Au tournant des années 80, le Stade olympique de Montréal est l’un des plus beaux au monde. Même s’il a coûté une fortune, il fait la fierté des Montréalais.
CATASTROPHE
En août 1988, 16 mois après l’installation de la toile du stade, des vents particulièrement violents la déchirent. Une petite déchirure de 5 cm, mais une autre de 40 cm plus inquiétante. Un mois plus tard, pendant une manoeuvre technique, la toile se fissure encore, mais cette fois, la déchirure est de plusieurs mètres.
Par la suite, les brèches se multiplient, à un point tel que la RIO abandonne le concept de rétractabilité de la toiture et la fixe pour protéger la structure. C’est terminé, le toit restera fermé définitivement. Malheureusement, même en restant fixe, la toile se déchire encore et encore. On sent qu’on n’a plus vraiment le choix, on se résigne à investir pour redonner un nouveau toit au stade. On le démonte et le remplace par une membrane tendue faite de fibres de verre tissées et recouvertes de téflon. On s’éloigne du concept architectural initial. Aussi invraisemblable que cela puisse paraître, la nouvelle toiture se déchire le 18 janvier 1999.

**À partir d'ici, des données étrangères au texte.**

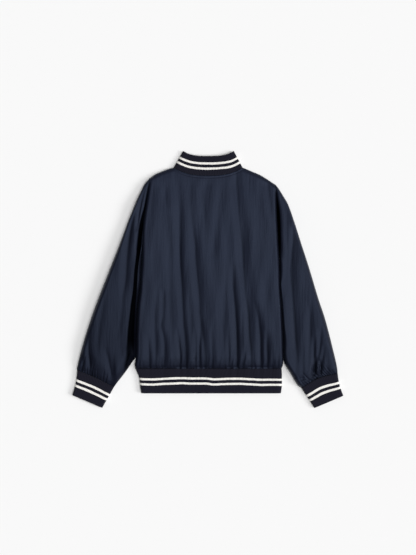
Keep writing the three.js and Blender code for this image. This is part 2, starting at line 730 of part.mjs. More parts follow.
// Press studs, caps down on the floor: down the left front's overlap, the lowest on the hem rib.
const SNAP_SIDES = 12;
const capProfile = [
  new THREE.Vector2(0, 0),
  new THREE.Vector2(SNAP_RADIUS - SNAP_BEVEL, 0),
  new THREE.Vector2(SNAP_RADIUS, SNAP_RIM.from),
  new THREE.Vector2(SNAP_RADIUS, SNAP_RIM.to),
  new THREE.Vector2(SNAP_RADIUS - SNAP_BEVEL, SNAP_HEIGHT),
  new THREE.Vector2(0, SNAP_HEIGHT),
];
const HEM_SNAP_Y = HEM_SEAM_Y - HEM_DEPTH / 2;
const lowestShellSnap = TOP_SNAP_Y - SNAP_PITCH * (SHELL_SNAPS - 1);
const snapPlaces = [...steps(TOP_SNAP_Y, lowestShellSnap, SHELL_SNAPS - 1), HEM_SNAP_Y];
snapPlaces.forEach((y, k) => {
  const cap = new THREE.LatheGeometry(capProfile, SNAP_SIDES).rotateX(Math.PI / 2);
  const snap = add(`snap_${k + 1}`, cap, snapMetal);
  snap.position.set(CENTRE_X, y, 0);
});

export default jacket;
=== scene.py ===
import bpy
import numpy as np
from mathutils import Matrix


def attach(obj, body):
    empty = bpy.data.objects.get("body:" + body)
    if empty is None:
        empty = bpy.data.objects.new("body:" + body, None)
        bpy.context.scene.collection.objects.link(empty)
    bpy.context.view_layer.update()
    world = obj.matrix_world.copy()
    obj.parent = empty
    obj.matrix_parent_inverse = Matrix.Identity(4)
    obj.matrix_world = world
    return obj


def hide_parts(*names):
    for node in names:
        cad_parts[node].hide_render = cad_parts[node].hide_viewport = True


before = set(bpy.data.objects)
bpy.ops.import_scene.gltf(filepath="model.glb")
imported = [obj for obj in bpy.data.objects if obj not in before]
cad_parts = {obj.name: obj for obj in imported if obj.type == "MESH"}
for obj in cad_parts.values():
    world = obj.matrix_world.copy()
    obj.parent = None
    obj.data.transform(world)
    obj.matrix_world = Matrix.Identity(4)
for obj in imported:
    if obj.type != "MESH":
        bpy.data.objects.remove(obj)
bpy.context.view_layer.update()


# Back panel
# One width of navy nylon taffeta on a thin quilted lining, cut full and gathered into the hem rib.
# It lies face up: long folds run down it, and its sides turn under to the side seams.

MM = 0.001
SHELL_WALL = 1.4  # shell cloth and lining, pressed flat at the edges
EDGE_HEIGHT = 6.0  # height of a folded edge or side seam over the floor
SEAM_GAP = 0.3
UPPER_REACH = 15.0  # in from an edge, where the upper layer is at its full height
SIDE_REACH = 9.0  # the same along the side seams, where the cloth turns down more tightly
LOWER_REACH = 8.0  # in from an edge, where the lower layer is down on the floor
TURN = 0.1  # share of a layer's columns that each rounded edge takes

HEM_SEAM_Y = -267.0
UNDERARM_Y = 48.0
ARMHOLE_RISE = 60.0
STITCH_FROM_SEAM = 6.0  # where the collar's topstitching presses the cloth down
NECK_LEFT_X, NECK_RIGHT_X, NECK_Y = -102.0, 104.0, 335.0
BACK_NECK_DROP = 24.0
BACK_NECK_BEND = 2.6  # how flat the middle of the neck curve is: 2 is a parabola


def table(columns, *rows):
    """A short table, as one array for each named column."""
    return dict(zip(columns.split(), np.array(rows, float).T))


def read(rows, key, column, at):
    """One column of a table at places along another, on a smooth curve through its rows."""
    x, y = rows[key], rows[column]
    before = np.maximum(np.arange(len(x)) - 1, 0)
    after = np.minimum(np.arange(len(x)) + 1, len(x) - 1)
    slope = (y[after] - y[before]) / (x[after] - x[before])
    at = np.clip(at, x[0], x[-1])
    i = np.clip(np.searchsorted(x, at) - 1, 0, len(x) - 2)
    step = x[i + 1] - x[i]
    t = (at - x[i]) / step
    ends = (1 + 2 * t) * (1 - t) ** 2 * y[i] + t**2 * (3 - 2 * t) * y[i + 1]
    return ends + step * (t * (1 - t) ** 2 * slope[i] + t**2 * (t - 1) * slope[i + 1])


def smooth(value, low, high):
    t = np.clip((value - low) / (high - low), 0, 1)
    return t * t * (3 - 2 * t)


def roll(distance, reach):
    """Quarter round from 0 at an edge to 1 at its reach."""
    return np.sqrt(1 - (1 - np.clip(distance / reach, 0, 1)) ** 2)


def edge(distance, reach, opening):
    """The same where the edge opens, with opening 1, into the next piece."""
    return 1 - (1 - roll(distance, reach)) * (1 - opening)


def across(share, width, left_reach, right_reach):
    """Distance across a layer at a share of its columns."""
    start = TURN if left_reach > 0 else 0.0
    end = 1 - TURN if right_reach > 0 else 1.0
    turn_in = left_reach * (1 - np.cos(np.clip(share / TURN, 0, 1) * np.pi / 2))
    turn_out = right_reach * (1 - np.cos(np.clip((1 - share) / TURN, 0, 1) * np.pi / 2))
    flat = left_reach + (width - left_reach - right_reach) * (share - start) / (end - start)
    return np.where(share < start, turn_in, np.where(share > end, width - turn_out, flat))


BODY_EDGES = table(
    "y left right",
    (-267, -217, 221),
    (-256, -219, 225),
    (-236, -216, 226),
    (-164, -214, 224),
    (-83, -210, 221),
    (-32, -204, 217),
    (16, -201, 215),
    (73, -197, 213),
    (160, -194, 209),
    (199, -189, 207),
    (247, -181, 205),
    (304, -172, 202),
)
LEFT_SHOULDER = table("x y", (-172, 304), (-156, 315), (-122, 329), (-102, 335))
RIGHT_SHOULDER = table("x y", (104, 335), (130, 324), (161, 310.3), (202, 283))
BODY_CROWN = table(
    "y height",
    (-267, 15),
    (-255, 21),
    (-225, 25),
    (0, 26),
    (200, 24),
    (290, 19),
    (335, 15),
)


def body_edge(side, y):
    return read(BODY_EDGES, "y", side, y)


def armhole_opening(y):
    return smooth(y, UNDERARM_Y, UNDERARM_Y + ARMHOLE_RISE)


def top_line(x, drop, bend):
    """Height of the shoulder and neck line at x, for a neck that drops this far at its middle."""
    middle = (NECK_LEFT_X + NECK_RIGHT_X) / 2
    from_middle = np.clip(np.abs(x - middle) / (NECK_RIGHT_X - middle), 0, 1)
    neck = NECK_Y - drop * (1 - from_middle**bend)
    left = read(LEFT_SHOULDER, "x", "y", x)
    right = read(RIGHT_SHOULDER, "x", "y", x)
    return np.where(x <= NECK_LEFT_X, left, np.where(x >= NECK_RIGHT_X, right, neck))


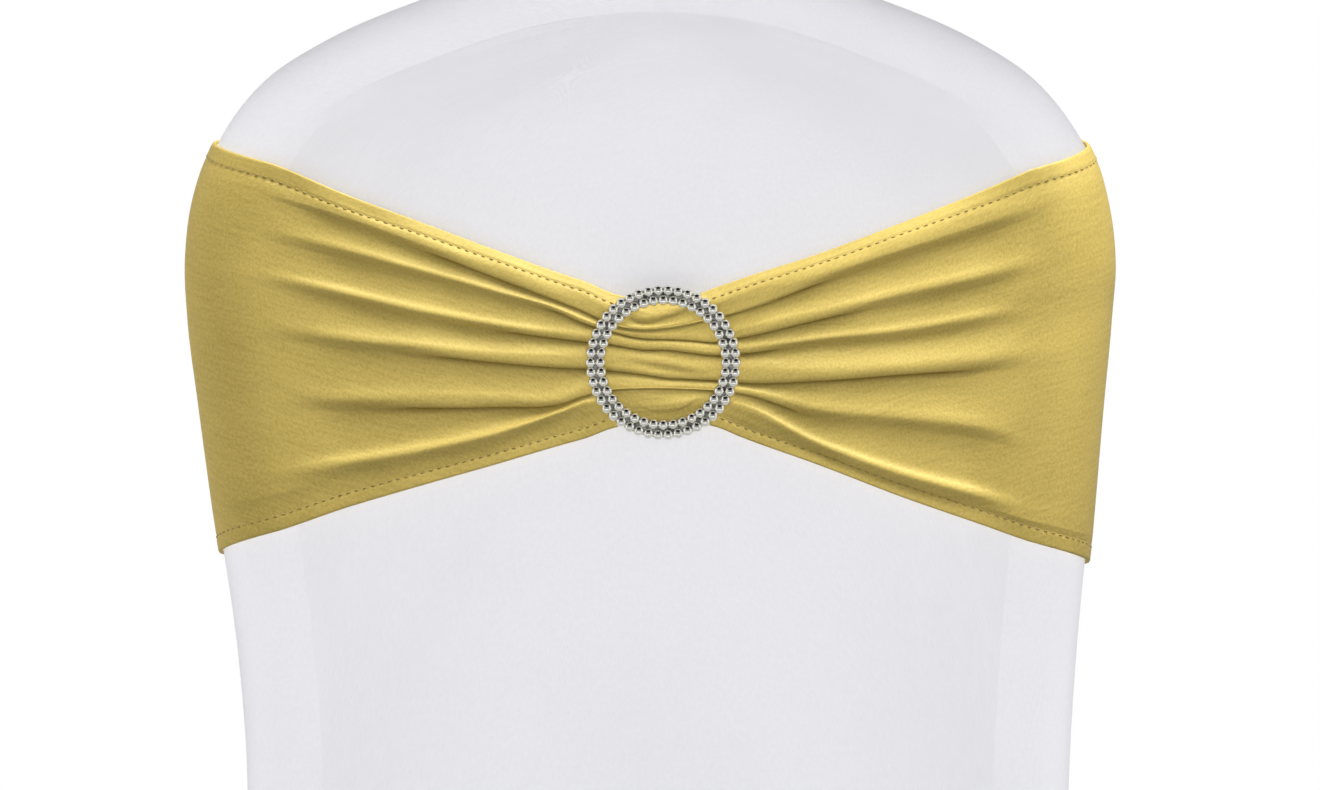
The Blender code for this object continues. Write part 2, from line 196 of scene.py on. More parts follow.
# %% [markdown]
# ## From a grid of points to cloth
#
# A panel of cloth is a grid: rows one way, columns the other. Laid out as faces it is a surface
# without thickness, and a Solidify modifier gives it the thickness of the knit on its inner side.
# The lengths along the rows and columns become its UV map, in metres, so that the knit in the
# material has its real size and follows the cloth wherever it goes.
#
# A hem is cloth turned under. Modelling the roll itself, a few rows that go round the edge and
# back inside, gives the soft round edge that a plain cut edge never has.

# %% Grid helpers
HEM_ROLL = (
    # past the edge, in from the face, going round from the face to the inside
    (0.30, -0.12),
    (0.52, -0.50),
    (0.52, -1.00),
    (0.25, -1.45),
    (-0.50, -1.62),
    (-5.00, -1.65),
)


def unit(vectors):
    return vectors / np.maximum(np.linalg.norm(vectors, axis=-1, keepdims=True), 1e-9)


def rolled_hem(rows, outward):
    """Adds the rows of a turned-under hem beyond the first row of a grid."""
    edge, past = rows[0], unit(rows[0] - rows[1])
    roll = [edge + past * out + outward * into for out, into in HEM_ROLL]
    return np.concatenate([np.array(roll[::-1]), rows])


def cloth_lengths(grid, axis):
    """Distance along a grid's rows or columns, from the first, at each point."""
    steps = np.linalg.norm(np.diff(grid, axis=axis), axis=-1)
    start = np.zeros_like(np.take(steps, [0], axis=axis))
    return np.cumsum(np.concatenate([start, steps], axis=axis), axis=axis)


print("a hem turns under in", len(HEM_ROLL), "rows")

# %% [markdown]
# The sheet itself is made from the grid's points. The two diagonals of its faces give the way that
# they look, so the sheet is turned over where that is wrong. Points that fall on each other, as
# where a closed band meets itself, are merged before the cloth gets its thickness.

# %% A sheet of cloth
MERGE = 2e-7


def new_object(name, mesh):
    made = bpy.data.objects.new(name, mesh)
    bpy.context.scene.collection.objects.link(made)
    return made


def cloth(name, grid, paint, outward, thickness=CLOTH):
    """A sheet of cloth on a grid of points. Its faces are turned to look outward."""
    rows, columns = grid.shape[:2]
    corner = np.arange(rows * columns).reshape(rows, columns)
    faces = np.stack([corner[:-1, :-1], corner[:-1, 1:], corner[1:, 1:], corner[1:, :-1]], -1)
    faces = faces.reshape(-1, 4)
    points = grid.reshape(-1, 3) * MM
    middle = corner[:-1, columns // 3 : 2 * columns // 3].ravel()
    one_way = points[middle + columns + 1] - points[middle]
    other_way = points[middle + columns] - points[middle + 1]
    if np.cross(one_way, other_way).sum(0) @ np.asarray(outward, float) < 0:
        faces = faces[:, ::-1]
    mesh = bpy.data.meshes.new(name)
    mesh.from_pydata(points.tolist(), [], faces.tolist())
    flat = np.stack([cloth_lengths(grid, 1), cloth_lengths(grid, 0)], -1).reshape(-1, 2) * MM
    uv = mesh.uv_layers.new(name="cloth")
    spots = np.empty(len(mesh.loops), np.int32)
    mesh.loops.foreach_get("vertex_index", spots)
    uv.data.foreach_set("uv", flat[spots].ravel())
    work = bmesh.new()
    work.from_mesh(mesh)
    bmesh.ops.remove_doubles(work, verts=work.verts, dist=MERGE)
    work.to_mesh(mesh)
    work.free()
    mesh.shade_smooth()
    mesh.materials.append(paint)
    made = new_object(name, mesh)
    wall = made.modifiers.new("thickness of the knit", "SOLIDIFY")
    wall.thickness = thickness * MM
    wall.offset = -1.0
    return made


print("cloth of the cover:", CLOTH, "mm thick")

# %% [markdown]
# ## Paints
#
# Each finish is a Principled shader with a few textures. A small helper adds nodes and joins them,
# so that each material below reads as a recipe. All of them read the cloth's own UV map or Object
# coordinates, in metres.

# %% A helper for materials
# A wave texture of scale 1 turns through this many radians in a metre
WAVE_RADIANS = 20


class Paint:
    """A material under construction."""

    def __init__(self, name, colour, roughness, metallic=0.0):
        self.material = bpy.data.materials.new(name)
        self.material.use_nodes = True
        self.tree = self.material.node_tree
        self.shader = self.tree.nodes["Principled BSDF"]
        self.shader.inputs["Base Color"].default_value = (*colour, 1.0)
        self.shader.inputs["Roughness"].default_value = roughness
        self.shader.inputs["Metallic"].default_value = metallic

    def add(self, kind, settings=(), **inputs):
        """A new node with its settings, and inputs that are numbers or other nodes' outputs."""
        node = self.tree.nodes.new(kind)
        for key, value in dict(settings).items():
            setattr(node, key, value)
        for key, value in inputs.items():
            numbered = key[0] == "i" and key[1:].isdigit()
            socket = node.inputs[int(key[1:]) if numbered else key.replace("_", " ")]
            if isinstance(value, bpy.types.NodeSocket):
                self.tree.links.new(value, socket)
            else:
                socket.default_value = value
        return node

    def plug(self, output, name):
        self.tree.links.new(output, self.shader.inputs[name])

    def cloth_place(self):
        return self.add("ShaderNodeUVMap", {"uv_map": "cloth"}).outputs["UV"]

    def object_place(self):
        return self.add("ShaderNodeTexCoord").outputs["Object"]

    def stretched(self, place, scale):
        return self.add("ShaderNodeMapping", Vector=place, Scale=scale).outputs["Vector"]

    def noise(self, place, scale, detail=2.0, rough=0.5):
        return self.add("ShaderNodeTexNoise", Vector=place, Scale=scale, Detail=detail,
                        Roughness=rough).outputs["Fac"]

    def bands(self, place, direction, pitch, wobble=0.0):
        """Even ribs with a pitch in metres."""
        settings = {"wave_type": "BANDS", "bands_direction": direction}
        scale = 2 * math.pi / WAVE_RADIANS / pitch
        return self.add("ShaderNodeTexWave", settings, Vector=place, Scale=scale,
                        Distortion=wobble, Detail=1.0, Detail_Scale=0.4).outputs["Fac"]

    def between(self, value, low, high):
        """Takes a value from 0..1 to low..high."""
        return self.add("ShaderNodeMapRange", Value=value, To_Min=low, To_Max=high).outputs["Result"]

    def math(self, operation, first, second):
        return self.add("ShaderNodeMath", {"operation": operation}, i0=first, i1=second).outputs[0]

    def shades(self, value, *stops):
        """Colours along a value: each stop is a place and a colour."""
        ramp = self.add("ShaderNodeValToRGB", Fac=value)
        band = ramp.color_ramp
        while len(band.elements) < len(stops):
            band.elements.new(0.5)
        for element, (place, colour) in zip(band.elements, stops):
            element.position = place
            element.color = (*colour, 1.0)
        return ramp.outputs["Color"]

    def darken(self, colour, value):
        """Scales a colour by a value."""
        mixed = self.add("ShaderNodeVectorMath", {"operation": "SCALE"})
        self.tree.links.new(colour, mixed.inputs[0])
        self.tree.links.new(value, mixed.inputs["Scale"])
        return mixed.outputs["Vector"]

    def bump(self, height, depth, strength=1.0):
        """Relief with a depth in metres."""
        node = self.add("ShaderNodeBump", Height=height, Distance=depth, Strength=strength)
        self.plug(node.outputs["Normal"], "Normal")


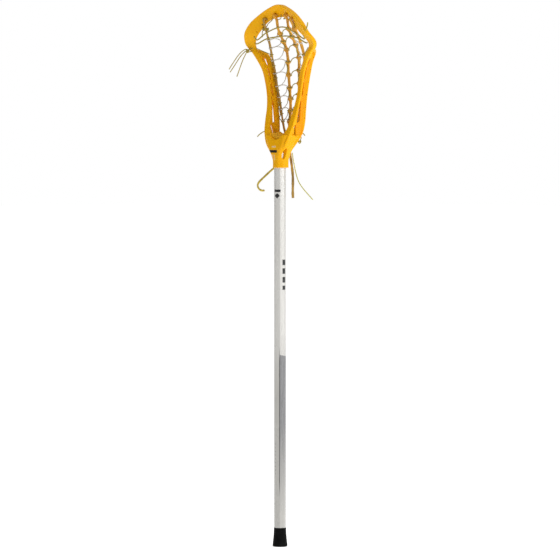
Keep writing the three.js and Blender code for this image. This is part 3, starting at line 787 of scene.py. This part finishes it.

En fait, le stade dessiné par Roger Taillibert n’avait pas été conçu pour ce type de toiture. Les risques de rupture de la toiture en place sont si importants en hiver que l’enceinte ne peut accueillir de grands événements une bonne partie de l’année.
Cette année, l’anneau technique de 1976 et la toiture de téflon seront démantelés. D’ici deux ans, un nouvel anneau technique sera construit et un nouveau toit fixe sera installé pour qu’on puisse profiter de ce stade qui fêtera bientôt son 50e anniversaire.